Reading the audit trail

A transfer surfaces:

  • In both shifts’ detail panels — as cash-out on the source side and cash-in on the destination side, with each leg pointing at the other sub-account in the description.
  • In the General Ledger — filter by account_code starting 1010- to see both legs of every transfer in date order. Source type on the JE is cash_drawer_transaction.
  • In the Cash Drawer Report — under Adjustments, both sides separately.
  • In the Balance Sheet — drill into the Cash & Equivalents row to see the per-sub-account balance shift; the parent total is unchanged.

Common gotchas

”I transferred to the wrong sub-account”

Post a counter-transfer the other direction with a clear note: correcting transfer #1284 — meant 1010-002 not 1010-001. Both transfers stay on the books, both pairs of legs are visible, the audit trail is intact. Don’t try to PATCH the row.

”The destination’s expected didn’t update”

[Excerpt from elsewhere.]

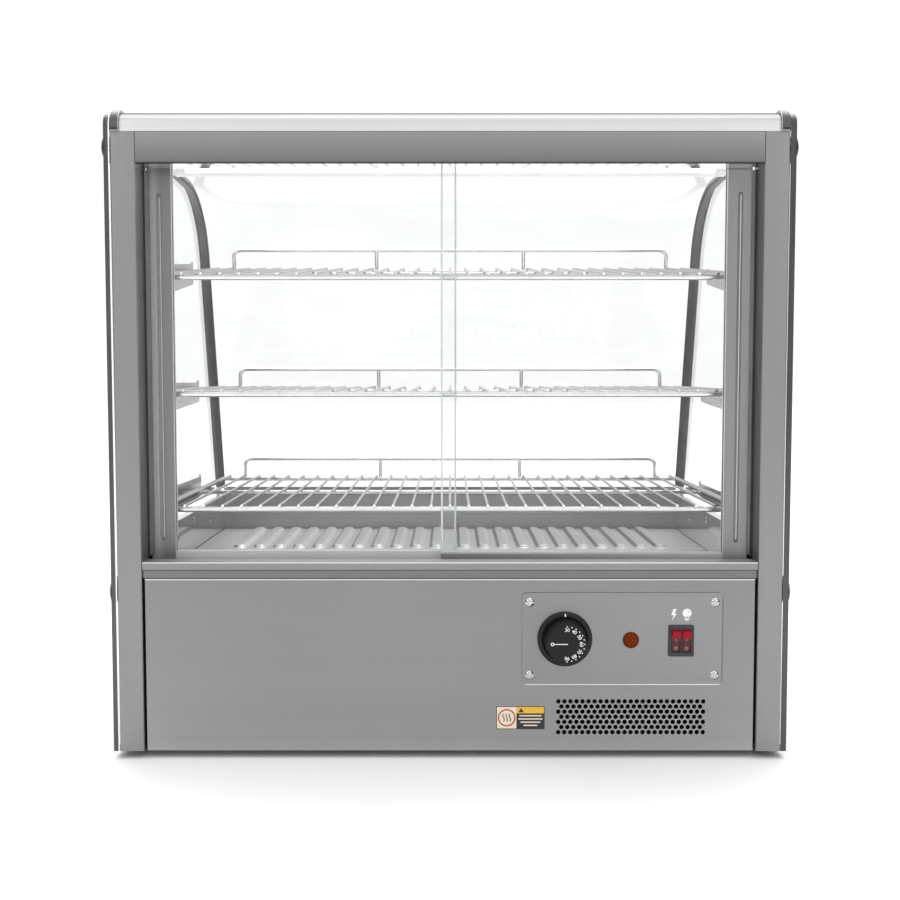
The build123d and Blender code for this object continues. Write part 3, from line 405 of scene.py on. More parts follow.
steel_profile = brushed_steel("steel_door_profile", grey(0.25), 0.4, "Z", 0.06,
                              (("X", (0.28, 1.0), (0.293, 1.12), (0.3, 1.4), (RIGHT_END, 1.6)),), 0.3)
steel_profile_rear = brushed_steel("steel_door_profile_rear", grey(0.235), 0.4, "Z", 0.06,
                                   (("X", (LEFT_END, 2.0), (-0.303, 1.9), (-0.3, 1.45), (-0.296, 1.05),
                                     (-0.285, 1.0)),), 0.3)
steel_lip = brushed_steel("steel_profile_lip", grey(0.7), 0.35, "Z", 0.04, metal=0.3)
steel_rail = brushed_steel("steel_door_rail", grey(0.7), 0.34, "X", 0.04, metal=0.3)
steel_rail_front = brushed_steel("steel_door_rail_front", grey(0.37), 0.34, "X", 0.04,
                                 (("X", (0.0, 0.6), (RAIL_END * 0.6, 1.0), (RAIL_END, 1.2)),), 0.3)
chrome_cap = bright_metal("chrome_cap", grey(0.78), 0.1, edge=0.3)
chrome_dome = bright_metal("chrome_dome", grey(0.7), 0.12, edge=0.25)
chrome_wire = bright_metal("chrome_wire", grey(0.8), 0.12, 0.06, 0.36)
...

If the destination has no shift open at the time of the transfer, the cash-in attaches to whatever shift opens next on that sub-account. Open it and the expected will include the transfer. If the destination has had several shifts since the transfer was posted, the cash-in landed on the first shift opened after the transfer’s timestamp — which may not be where you expected.